IFAB’s Laws of the Game allow referees to discipline team officials who fail to act responsibly. IFAB specifically states that a coach acting provocatively during penalties can be cautioned or sent off depending on the circumstances.
FIFA will likely care about context. That matters because AP reported that FIFA recently cleared an official over a separate gesture controversy after concluding there was no evidence of a disciplinary breach.
So the gesture alone may not decide the issue. FIFA will need context, footage, reports from match officials, any audio available, and any complaint submitted by Egypt.
The Bigger Issue: FIFA’s New Gesture Faces a Real Stress Test
FIFA created the No Racism Gesture to give players and officials a clear way to report racist abuse in real time. That is valuable. Football needed a visible process that did not leave abused players waiting for post-match statements.
But the Argentina-Egypt controversy shows the challenge.
If the gesture appears during a furious refereeing dispute, FIFA must separate three things quickly:
- Was there an allegation of racist abuse?
- Was the gesture aimed at a person, an official, a crowd, or the general situation?
- Did the referee and match officials follow the anti-discrimination procedure correctly?

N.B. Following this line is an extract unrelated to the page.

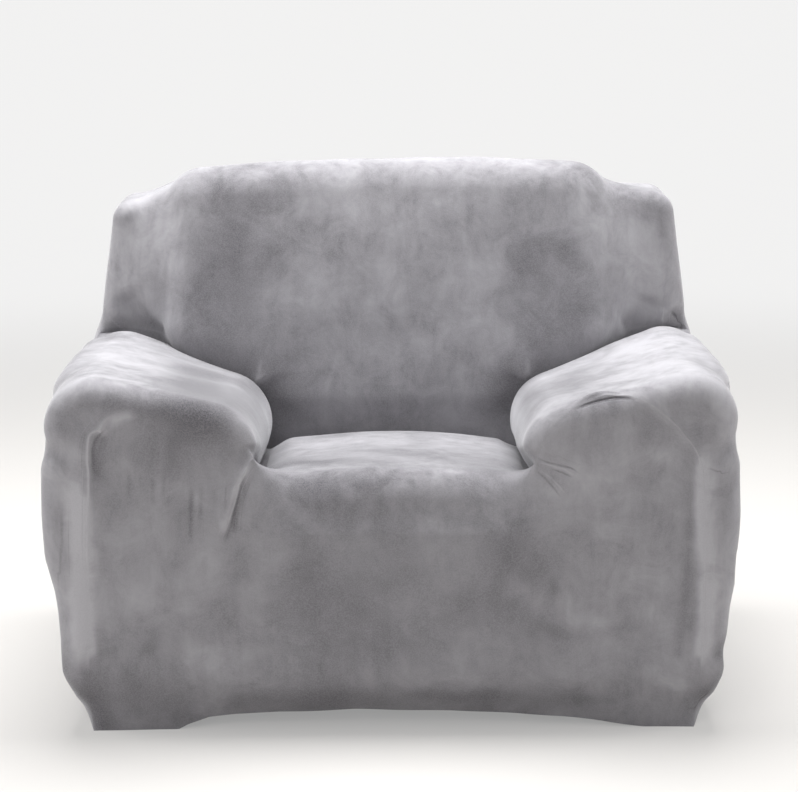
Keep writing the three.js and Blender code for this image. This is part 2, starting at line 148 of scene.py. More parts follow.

Without clarity, the sign can become another source of confusion instead of protection.
Final Take
Hossam Hassan’s X sign should not be dismissed as ordinary frustration. Under FIFA’s current framework, crossed wrists carry anti-racism meaning. That gives the moment serious weight.
At the same time, the gesture came inside a match already overwhelmed by VAR anger, late drama, and Egypt’s belief that key decisions went against them. FIFA now faces two separate questions. It must examine whether the X sign raised a valid discrimination issue, and it must also assess why the refereeing performance left one team feeling the process had failed.
Argentina survived and moved on.
Egypt left with one of the tournament’s strongest complaints.
The X sign ensured this match will be remembered for more than the comeback.